## Start Supplied data

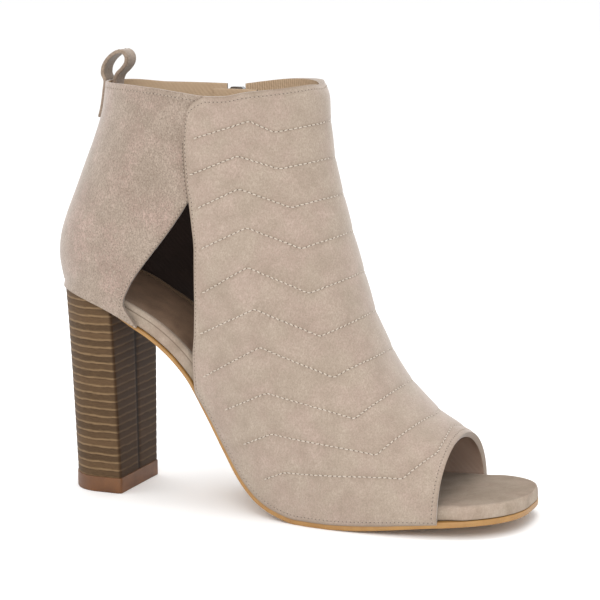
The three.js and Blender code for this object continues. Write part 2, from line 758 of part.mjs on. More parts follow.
// One half of the heel's D-shaped outline, from the middle of its front face to the back
function heelHalf(frontX, backX, sideX, halfAt) {
  const r = heelCornerRound;
  const corner = range(0, 1, 2).map((t) => {
    const turn = (Math.PI / 2) * t;
    const y = halfAt(frontX - r) - r + r * Math.sin(turn);
    return [frontX - r + r * Math.cos(turn), y];
  });
  const side = range(0, 1, 4).slice(1).map((t) => {
    const x = frontX - r + (sideX - frontX + r) * t;
    return [x, halfAt(x)];
  });
  const back = range(0, 1, 9).slice(1).map((t) => {
    const x = sideX - (sideX - backX) * Math.sin((Math.PI / 2) * t);
    return [x, t === 1 ? 0 : halfAt(x)];
  });
  return [[frontX, 0], ...corner, ...side, ...back];
}

// Outline of the heel at the floor, grown by out
function heelFoot(out) {
  const half = heelWidth / 2 + out;
  const front = breastX + out;
  const back = breastX - heelDepth - out;
  const sideX = back + (front - back) * 0.56;
  const halfAt = (x) => half * (x >= sideX ? 1 : Math.sqrt(Math.max(0, 1 - ((sideX - x) / (sideX - back)) ** 2)));
  return heelHalf(front, back, sideX, halfAt);
}

// Outline of the heel under the seat
function heelSeat() {
  const outline = outlineOffset(-1, () => -heelInset);
  const inner = outlineOffset(1, () => -heelInset);
  const front = breastX - breastLean;
  const back = bootLength * heelStart + heelInset + endGap;
  const sideX = back + (front - back) * 0.6;
  const flare = 0.93;
  const halfAt = (f) => (x) => f(x) * (1 - (1 - flare) * Math.max(0, (x - sideX) / (front - sideX)));
  return [heelHalf(front, back, sideX, halfAt(outline)), heelHalf(front, back, sideX, halfAt(inner))];
}

const bothSides = (outer, inner) => [
  ...outer.map(([x, y]) => [x, -y]),
  ...inner.slice(1, -1).reverse(),
];

function makeHeelBlock() {
  const foot = bothSides(heelFoot(0), heelFoot(0));
  const seat = bothSides(...heelSeat());
  const rings = range(0, 1, 9).map((t) => {
    const spread = 0.82 * t + 0.18 * t ** 3;
    return foot.map(([x, y], i) => {
      const px = x + (seat[i][0] - x) * spread;
      const py = y + (seat[i][1] - y) * spread;
      const top = feather(px);
      return new THREE.Vector3(px, py, tipHeight + (top - tipHeight) * t);
    });
  });
  return loft(rings);
}

function makeHeelTip() {
  const outline = bothSides(heelFoot(tipProud), heelFoot(tipProud));
  const lift = [0, tipHeight - clearance];
  return loft(lift.map((z) => outline.map(([x, y]) => new THREE.Vector3(x, y, z))));
}

// Nearest point of the skin to a side-view position, found by narrowing a grid
function onSkin(x, z, side, out) {
  let best = { k: lastSection / 2, u: 1, away: Infinity };
  let spanK = lastSection / 2;
  let spanU = 1;
  for (let pass = 0; pass < 9; pass++) {
    const centre = { ...best };
    for (const dk of range(-1, 1, 10)) {
      for (const du of range(-1, 1, 10)) {
        const k = Math.min(Math.max(centre.k + dk * spanK, 0), lastSection);
        const u = Math.min(Math.max(centre.u + du * spanU, 0.02), 1.98);
        const p = skinPoint(k, u, side, out);
        const away = Math.hypot(p.x - x, p.z - z);
        if (away < best.away) best = { k, u, away, point: p };
      }
    }
    spanK *= 0.4;
    spanU *= 0.4;
  }
  return best.point;
}

// Ribbon along a side-view curve, width in y
function ribbon(points, thick, width, steps) {
  const curve = new THREE.CatmullRomCurve3(points.map(([x, z]) => new THREE.Vector3(x, 0, z)), false, 'centripetal');
  const rings = range(0, 1, steps).map((t) => {
    const p = curve.getPointAt(t);
    const along = curve.getTangentAt(t);
    const side = new THREE.Vector3(along.z, 0, -along.x).multiplyScalar(thick / 2);
    return [[1, 1], [-1, 1], [-1, -1], [1, -1]].map(([a, b]) => {
      const q = p.clone().addScaledVector(side, a);
      q.y = (b * width) / 2;
      return q;
    });
  });
  return loft(rings);
}

// Back seam of the boot in side view: x at height z, moved out by out
function backLine(z, out) {
  let low = heelCorner;
  let high = lastSection;
  for (let pass = 0; pass < 30; pass++) {
    const middle = (low + high) / 2;
    if (skinPoint(middle, 2, 1, out).z < z) low = middle;
    else high = middle;
  }
  return skinPoint(low, 2, 1, out).x;
}

function makePullLoop() {
  const top = collar(backLine(collarHeight, 0), 1);
  const outside = 1.5 * clearance + loopThick / 2;
  const inside = -(upperWall + clearance + loopSlack + loopThick / 2);
  const tail = range(loopTail, 0, 4).map((d) => [backLine(top - d, outside), top - d]);
  const tuck = range(0, loopTuck, 3).map((d) => [backLine(top - d, inside), top - d]);
  const x = tail[tail.length - 1][0];
  const arch = loopRows.map((row) => [x + row.reach * loopRise, top + row.rise * loopRise]);
  return ribbon([...tail, ...arch, ...tuck], loopThick, loopWidth, 44);
}

// Zip: pieces between two offsets of the last, inside a side-view rectangle
function zipShell(low, high, half, foot, top) {
  return lastForm(high).subtract(lastForm(low)).intersect(zipPrism(half, foot, top));
}

const tapeTop = -(upperWall + clearance); // offset of the tape's outer face
const chainLow = tapeTop + clearance;
const sliderMiddle = zipTop - 3.4 - sliderLength / 2 + 2; // pokes out above the tape
const chainEnd = sliderMiddle - sliderLength * 0.2;

function makeZipTape() {
  return zipShell(tapeTop - tapeDepth, tapeTop, tapeWidth / 2, zipFoot - 4, zipTop - 2.2);
}

function makeZipChain() {
  return zipShell(chainLow, chainLow + chainDepth, chainWidth / 2, zipFoot + 2 + stopLength + clearance, chainEnd);
}

function makeZipStop() {
  return zipShell(chainLow, chainLow + chainDepth + 0.4, chainWidth / 2 + 0.8, zipFoot + 2, zipFoot + 2 + stopLength);
}

// Slider's frame: origin on the upper's outer face, z up the zip, y outwards
const sliderFrame = (() => {
  const middle = onSkin(zipAlong, sliderMiddle, 1, 0);
  const above = onSkin(zipAlong, sliderMiddle + sliderLength / 2, 1, 0);
  const below = onSkin(zipAlong, sliderMiddle - sliderLength / 2, 1, 0);
  const up = new THREE.Vector3(0, above.y - below.y, above.z - below.z).normalize();
  const out = new THREE.Vector3(0, up.z, -up.y);
  const across = new THREE.Vector3(1, 0, 0);
  const matrix = new THREE.Matrix4().makeBasis(across, out, up);
  matrix.setPosition(zipAlong, middle.y, middle.z);
  return matrix;
})();

const box = (x, y, z) => {
  const geometry = new THREE.BoxGeometry(x[1] - x[0], y[1] - y[0], z[1] - z[0]);
  geometry.translate((x[0] + x[1]) / 2, (y[0] + y[1]) / 2, (z[0] + z[1]) / 2);
  return toManifold(geometry);
};

const plateLow = chainLow + chainDepth + clearance; // slider's plate clears the chain
const plateTop = plateLow + sliderPlate;
const pinRadius = pullThick / 2;
const pinOut = plateTop + 0.5 + pinRadius; // bar of the pull, out from the upper

function makeSlider() {
  const half = sliderLength / 2;
  const wide = sliderWidth / 2;
  const flangeIn = chainWidth / 2 + 0.5;
  const outline = [[-wide * 0.72, -half], [wide * 0.72, -half], [wide, -half * 0.2], [wide, half * 0.7],
    [wide * 0.6, half], [-wide * 0.6, half], [-wide, half * 0.7], [-wide, -half * 0.2]];
  const slab = (low, high) => {
    const shape = new THREE.Shape(outline.map(([x, z]) => new THREE.Vector2(x, z)));
    const geometry = new THREE.ExtrudeGeometry(shape, { depth: high - low, bevelEnabled: false });
    geometry.rotateX(Math.PI / 2);
    geometry.translate(0, high, 0);
    return toManifold(geometry);
  };
  const gutter = box([-flangeIn, flangeIn], [chainLow - 1, plateLow], [-half - 1, half * 0.45]);
  const body = slab(chainLow, plateTop).subtract(gutter);
  const legIn = 2.2;
  const legOut = legIn + bailThick;
  const roof = pinOut + pinRadius + 0.35;
  const arch = box([-bailWidth / 2, bailWidth / 2], [plateTop - 0.2, roof + bailThick], [-legOut, legOut]);
  const under = box([-bailWidth, bailWidth], [plateTop - 1, roof], [-legIn, legIn]);
  const bail = arch.subtract(under.subtract(box([-bailWidth, bailWidth], [plateTop - 1, plateTop], [-legIn, legIn])));
  return body.add(bail);
}

// Pull: hangs straight down from its bar. Modelled round the bar, x along it
function makePull() {
  const half = pullWidth / 2;
  const foot = -pullLength + pinRadius;
  const shape = new THREE.Shape();
  shape.moveTo(-half * 0.9, pinRadius);
  shape.lineTo(-half * 0.9, -8);
  shape.lineTo(-half * 0.7, -11);
  shape.lineTo(-half, foot + half);
  shape.absarc(0, foot + half, half, Math.PI, 2 * Math.PI, false);
  shape.lineTo(half * 0.7, -11);
  shape.lineTo(half * 0.9, -8);
  shape.lineTo(half * 0.9, pinRadius);
  const hole = new THREE.Path();
  const inner = bailWidth / 2 + 0.45;
  hole.moveTo(-inner, -pinRadius);
  hole.lineTo(inner, -pinRadius);
  hole.lineTo(inner, -5.2);
  hole.lineTo(-inner, -5.2);
  shape.holes.push(hole);
  const geometry = new THREE.ExtrudeGeometry(shape, { depth: pullThick, bevelEnabled: false, curveSegments: 8 });
  geometry.rotateX(Math.PI / 2);
  geometry.translate(0, pullThick / 2, 0);
  return toManifold(geometry);
}

const placed = (solid, matrix) => solid.transform(matrix.elements);

const group = new THREE.Group();

function addPiece(name, solid, colour, roughness, metalness) {
  const material = new THREE.MeshStandardMaterial({ color: colour, roughness, metalness });
  const mesh = new THREE.Mesh(toGeometry(solid), material);
  mesh.name = name;
  group.add(mesh);
  return mesh;
}

addPiece('upper', makeUpper(), colours.suede, 0.95, 0);
addPiece('front_panel', makeFrontPanel(), colours.suede, 0.95, 0);
addPiece('footbed', makeFootbed(), colours.insole, 0.95, 0);
addPiece('sock_lining', makeSockLining(), colours.sock, 0.7, 0);
addPiece('outsole', makeOutsole(), colours.sole, 0.6, 0);
addPiece('heel_block', makeHeelBlock(), colours.stack, 0.6, 0);
addPiece('heel_tip', makeHeelTip(), colours.rubber, 0.6, 0);
addPiece('pull_loop', makePullLoop(), colours.suede, 0.95, 0);
addPiece('zip_tape', makeZipTape(), colours.tape, 0.9, 0);
addPiece('zip_chain', makeZipChain(), colours.metal, 0.3, 1);
addPiece('zip_stop', makeZipStop(), colours.metal, 0.3, 1);
addPiece('zip_slider', placed(makeSlider(), sliderFrame), colours.metal, 0.3, 1);

const barAt = new THREE.Vector3(0, pinOut, 0).applyMatrix4(sliderFrame);
const hanging = new THREE.Matrix4().makeTranslation(barAt.x, barAt.y, barAt.z);
addPiece('zip_pull', placed(makePull(), hanging), colours.metal, 0.3, 1);

// Origin in the middle of the boot's box, on the floor
const size = new THREE.Box3().setFromObject(group);
const middle = size.getCenter(new THREE.Vector3());
for (const mesh of group.children) mesh.geometry.translate(-middle.x, -middle.y, 0);

export default group;
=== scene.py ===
# Peep toe ankle boot for the right foot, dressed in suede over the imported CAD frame
import math

import bmesh
import bpy
import numpy as np
from mathutils import Matrix, Vector
from mathutils.bvhtree import BVHTree
from mathutils.kdtree import KDTree


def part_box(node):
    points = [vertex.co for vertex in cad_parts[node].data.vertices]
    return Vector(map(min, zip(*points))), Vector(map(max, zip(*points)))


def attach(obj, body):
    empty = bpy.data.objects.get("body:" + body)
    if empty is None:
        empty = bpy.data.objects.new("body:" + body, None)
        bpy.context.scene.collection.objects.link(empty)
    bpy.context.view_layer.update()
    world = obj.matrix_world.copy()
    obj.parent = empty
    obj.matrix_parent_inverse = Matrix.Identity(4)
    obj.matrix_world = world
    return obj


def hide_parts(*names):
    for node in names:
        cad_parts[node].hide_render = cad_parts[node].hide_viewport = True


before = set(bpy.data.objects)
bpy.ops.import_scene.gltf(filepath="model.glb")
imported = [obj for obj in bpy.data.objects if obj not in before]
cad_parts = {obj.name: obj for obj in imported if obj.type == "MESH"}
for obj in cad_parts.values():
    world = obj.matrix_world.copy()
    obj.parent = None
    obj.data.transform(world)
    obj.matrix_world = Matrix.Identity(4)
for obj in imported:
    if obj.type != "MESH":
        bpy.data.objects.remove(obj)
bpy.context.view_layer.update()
print("frame loaded")


# Sizes in millimetres, the same as the CAD part's
boot = {
    "length": 218.0,
    "ball": 77.0,
    "seat": 92.0,
    "collar": 184.5,
    "spring": 6.0,
    "clearance": 0.3,
    "wall": 1.3,
    "panelProud": 1.3,
    "soleFore": 2.4,
    "soleWaist": 1.5,
    "bedDepth": 7.0,
    "toeEdge": 0.862,
    "middle": 108.897,
}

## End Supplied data

To do: Using the data above, reproduce exactly the lines from the line that contains "const barAt = new" through the line that contains "zip(*points))), Vector(map(max, zip(*points)))", including both.

Complete answer:
const barAt = new THREE.Vector3(0, pinOut, 0).applyMatrix4(sliderFrame);
const hanging = new THREE.Matrix4().makeTranslation(barAt.x, barAt.y, barAt.z);
addPiece('zip_pull', placed(makePull(), hanging), colours.metal, 0.3, 1);

// Origin in the middle of the boot's box, on the floor
const size = new THREE.Box3().setFromObject(group);
const middle = size.getCenter(new THREE.Vector3());
for (const mesh of group.children) mesh.geometry.translate(-middle.x, -middle.y, 0);

export default group;
=== scene.py ===
# Peep toe ankle boot for the right foot, dressed in suede over the imported CAD frame
import math

import bmesh
import bpy
import numpy as np
from mathutils import Matrix, Vector
from mathutils.bvhtree import BVHTree
from mathutils.kdtree import KDTree


def part_box(node):
    points = [vertex.co for vertex in cad_parts[node].data.vertices]
    return Vector(map(min, zip(*points))), Vector(map(max, zip(*points)))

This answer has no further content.